Rows:
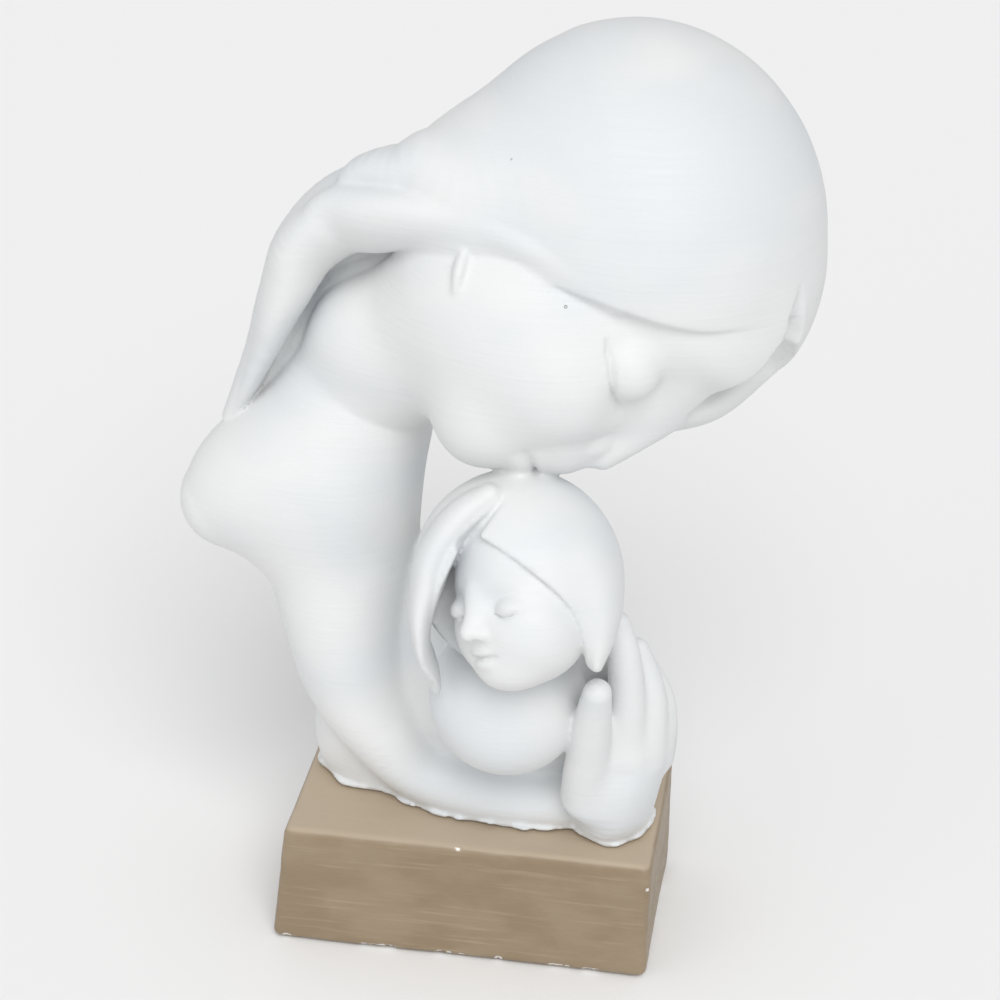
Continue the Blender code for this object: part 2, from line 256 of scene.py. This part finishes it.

---

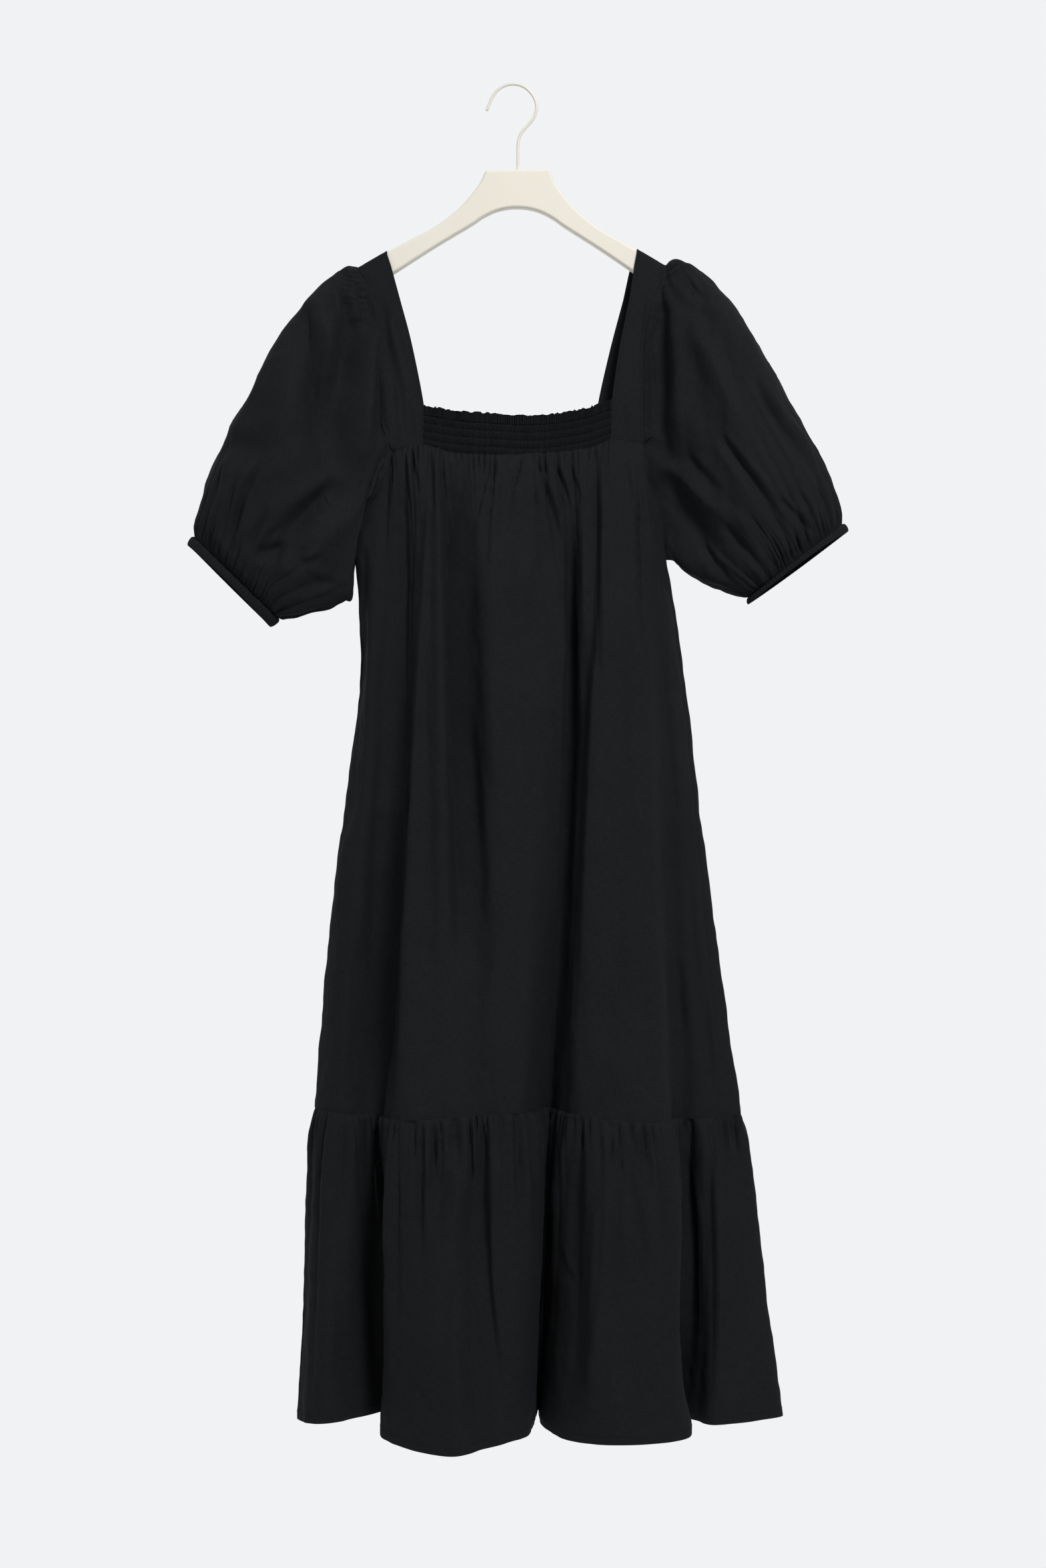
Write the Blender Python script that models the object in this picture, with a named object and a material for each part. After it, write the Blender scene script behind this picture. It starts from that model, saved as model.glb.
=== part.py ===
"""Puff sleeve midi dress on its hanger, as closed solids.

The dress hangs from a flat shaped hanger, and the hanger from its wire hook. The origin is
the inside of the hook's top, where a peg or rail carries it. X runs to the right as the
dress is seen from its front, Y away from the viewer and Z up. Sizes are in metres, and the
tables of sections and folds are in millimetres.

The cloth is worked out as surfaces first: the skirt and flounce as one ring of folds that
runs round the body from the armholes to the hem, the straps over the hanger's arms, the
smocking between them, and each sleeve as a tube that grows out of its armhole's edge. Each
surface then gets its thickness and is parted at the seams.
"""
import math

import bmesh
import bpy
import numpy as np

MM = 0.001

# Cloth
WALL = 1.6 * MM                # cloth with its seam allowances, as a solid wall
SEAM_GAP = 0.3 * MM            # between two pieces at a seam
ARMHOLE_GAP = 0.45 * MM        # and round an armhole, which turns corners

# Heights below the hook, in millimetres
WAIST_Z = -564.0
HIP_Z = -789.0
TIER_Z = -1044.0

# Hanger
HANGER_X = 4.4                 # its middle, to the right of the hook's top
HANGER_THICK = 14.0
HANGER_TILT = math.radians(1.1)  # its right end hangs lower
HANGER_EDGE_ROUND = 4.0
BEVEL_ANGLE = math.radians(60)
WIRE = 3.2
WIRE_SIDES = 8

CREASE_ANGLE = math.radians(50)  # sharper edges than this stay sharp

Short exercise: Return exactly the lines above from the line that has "Write the Blender Python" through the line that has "CREASE_ANGLE = math.radians(50)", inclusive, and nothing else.

Output for this exercise:
Write the Blender Python script that models the object in this picture, with a named object and a material for each part. After it, write the Blender scene script behind this picture. It starts from that model, saved as model.glb.
=== part.py ===
"""Puff sleeve midi dress on its hanger, as closed solids.

The dress hangs from a flat shaped hanger, and the hanger from its wire hook. The origin is
the inside of the hook's top, where a peg or rail carries it. X runs to the right as the
dress is seen from its front, Y away from the viewer and Z up. Sizes are in metres, and the
tables of sections and folds are in millimetres.

The cloth is worked out as surfaces first: the skirt and flounce as one ring of folds that
runs round the body from the armholes to the hem, the straps over the hanger's arms, the
smocking between them, and each sleeve as a tube that grows out of its armhole's edge. Each
surface then gets its thickness and is parted at the seams.
"""
import math

import bmesh
import bpy
import numpy as np

MM = 0.001

# Cloth
WALL = 1.6 * MM                # cloth with its seam allowances, as a solid wall
SEAM_GAP = 0.3 * MM            # between two pieces at a seam
ARMHOLE_GAP = 0.45 * MM        # and round an armhole, which turns corners

# Heights below the hook, in millimetres
WAIST_Z = -564.0
HIP_Z = -789.0
TIER_Z = -1044.0

# Hanger
HANGER_X = 4.4                 # its middle, to the right of the hook's top
HANGER_THICK = 14.0
HANGER_TILT = math.radians(1.1)  # its right end hangs lower
HANGER_EDGE_ROUND = 4.0
BEVEL_ANGLE = math.radians(60)
WIRE = 3.2
WIRE_SIDES = 8

CREASE_ANGLE = math.radians(50)  # sharper edges than this stay sharp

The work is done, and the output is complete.